Film, Media & TV0 min ago
Are Black Holes Hollow?
10 Answers
If we drop a lamp into a black hole, the lamp might reach the event horizon without being crushed. We would see the lamp becoming redder, but if we could observe longer and longer radio waves, it would not disappear. When the black hole started to evaporate, we might observe particles, with a total mass equal to that of the original lamp, emerging.
In fact, everything that approached the black hole would apparently stay at the event horizon before evaporating. The black hole would be hollow. In this view, information is not lost, but it is at odds with the viewpoint of an observer who might fall passed the event horizon.

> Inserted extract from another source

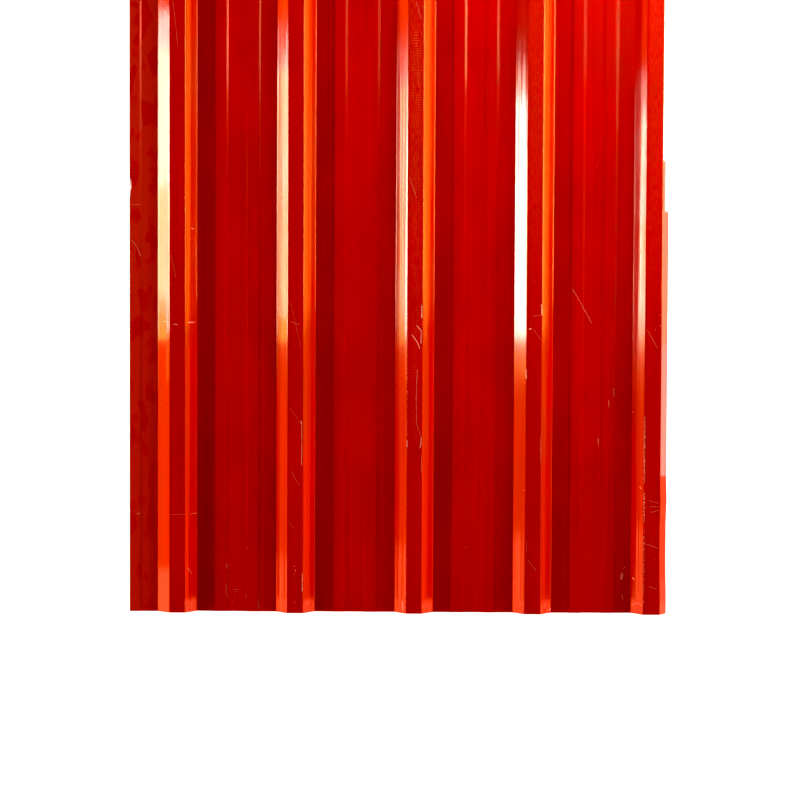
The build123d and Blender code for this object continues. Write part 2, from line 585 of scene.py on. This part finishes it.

In fact, everything that approached the black hole would apparently stay at the event horizon before evaporating. The black hole would be hollow. In this view, information is not lost, but it is at odds with the viewpoint of an observer who might fall passed the event horizon.
Answers
Hardly makes it hollow, just because it appears things falling in stop at the event horizon. Besides most things will get swept up in the accretion disk and take a ridiculous length of time to even get near it.
16:13 Sun 14th May 2023
err no, the event horizon is merely the point at which light speed is balanced thus the what you see would be still. Black holes have zero space and infinite density. The "size" is given by the amount of mass iut has swallowed and this the gravity is exerts in the vicinity. Black holes are not hollow.
I'm struggling to parse the question, perhaps because you're trying to comprehend too much at once. It's better to break this down and take things in turn. I don't mean to discourage asking questions at all! But it can be useful sometimes to take a step back, and figure out what's important to ask *first*, and what turns out to be a distraction when trying to get to grips with a topic for the first time.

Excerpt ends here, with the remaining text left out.